→ Exercise:
Filter for the word "bodies" and keep each matching line.

────────────────────────────────────────

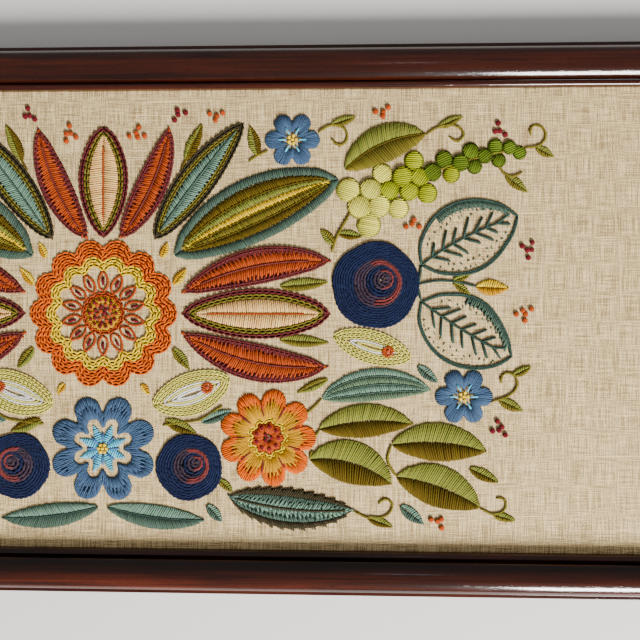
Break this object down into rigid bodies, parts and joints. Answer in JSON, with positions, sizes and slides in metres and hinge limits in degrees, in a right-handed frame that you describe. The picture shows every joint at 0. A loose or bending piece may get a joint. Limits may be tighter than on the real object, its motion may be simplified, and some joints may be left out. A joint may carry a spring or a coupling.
{
  "type": "crewel embroidery panel in a wooden frame",
  "caption": "Wide linen panel worked in crewel wool with a garland of flowers, leaves and berries, stretched in a moulded, mitred dark wooden frame, lying face up.",
  "frame": {"origin": "middle of the frame's flat back, on the surface that the panel lies on", "axes": "+X towards the right edge of the stitched face, +Y towards its top edge, +Z out of the stitched face, away from the surface"},
  "size_m": [0.8, 0.36, 0.022],
  "materials": {
    "frame_wood": "dark red-brown, high-gloss varnish",
    "linen": "plain-woven natural linen, slubbed, matte",
    "wool_brown_green": "crewel wool stitching, matte with a soft sheen",
    "wool_cream": "crewel wool stitching, matte with a soft sheen",
    "wool_grey_green": "crewel wool stitching, matte with a soft sheen",
    "wool_lime": "crewel wool stitching, matte with a soft sheen",
    "wool_maroon": "crewel wool stitching, matte with a soft sheen",
    "wool_navy": "crewel wool stitching, matte with a soft sheen",
    "wool_olive": "crewel wool stitching, matte with a soft sheen",
    "wool_orange": "crewel wool stitching, matte with a soft sheen",
    "wool_peach": "crewel wool stitching, matte with a soft sheen",
    "wool_sage": "crewel wool stitching, matte with a soft sheen",
    "wool_slate_blue": "crewel wool stitching, matte with a soft sheen",
    "wool_teal": "crewel wool stitching, matte with a soft sheen"
  },
  "bodies": {
    "root": {"berry_spray_left": "wool_lime", "berry_spray_right": "wool_lime", "brown_leaf_left": "wool_brown_green", "brown_leaf_right": "wool_brown_green", "cream_bud_inner_left": "wool_cream", "cream_bud_inner_right": "wool_cream", "cream_bud_outer_left": "wool_cream", "cream_bud_outer_right": "wool_cream", "crest_petal_left": "wool_maroon", "crest_petal_middle": "wool_peach", "crest_petal_right": "wool_maroon", "daisy_left": "wool_orange", "daisy_right": "wool_orange", "foot_leaf_left": "wool_teal", "foot_leaf_right": "wool_teal", "great_bloom": "wool_orange", "grey_leaf_left": "wool_grey_green", "grey_leaf_right": "wool_grey_green", "linen": "linen", "olive_leaf_a_left": "wool_olive", "olive_leaf_a_right": "wool_olive", "olive_leaf_b_left": "wool_olive", "olive_leaf_b_right": "wool_olive", "olive_leaf_c_left": "wool_olive", "olive_leaf_c_right": "wool_olive", "olive_leaf_d_left": "wool_olive", "olive_leaf_d_right": "wool_olive", "rail_bottom": "frame_wood", "rail_left": "frame_wood", "rail_right": "frame_wood", "rail_top": "frame_wood", "rose_lower_left": "wool_navy", "rose_lower_right": "wool_navy", "rose_upper_left": "wool_navy", "rose_upper_right": "wool_navy", "serrated_leaf_left": "wool_teal", "serrated_leaf_right": "wool_teal", "small_star_lower_left": "wool_slate_blue", "small_star_lower_right": "wool_slate_blue", "small_star_upper_left": "wool_slate_blue", "small_star_upper_right": "wool_slate_blue", "spray_leaf_left": "wool_sage", "spray_leaf_right": "wool_sage", "star_flower": "wool_slate_blue", "striped_leaf_left": "wool_sage", "striped_leaf_right": "wool_sage", "tulip_petal_lower_left": "wool_maroon", "tulip_petal_lower_right": "wool_maroon", "tulip_petal_middle_left": "wool_peach", "tulip_petal_middle_right": "wool_peach", "tulip_petal_upper_left": "wool_maroon", "tulip_petal_upper_right": "wool_maroon", "veined_leaf_lower_left": "wool_grey_green", "veined_leaf_lower_right": "wool_grey_green", "veined_leaf_upper_left": "wool_grey_green", "veined_leaf_upper_right": "wool_grey_green"}
  },
  "joints": []
}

────────────────────────────────────────

→ Task answer:
Break this object down into rigid bodies, parts and joints. Answer in JSON, with positions, sizes and slides in metres and hinge limits in degrees, in a right-handed frame that you describe. The picture shows every joint at 0. A loose or bending piece may get a joint. Limits may be tighter than on the real object, its motion may be simplified, and some joints may be left out. A joint may carry a spring or a coupling.
  "bodies": {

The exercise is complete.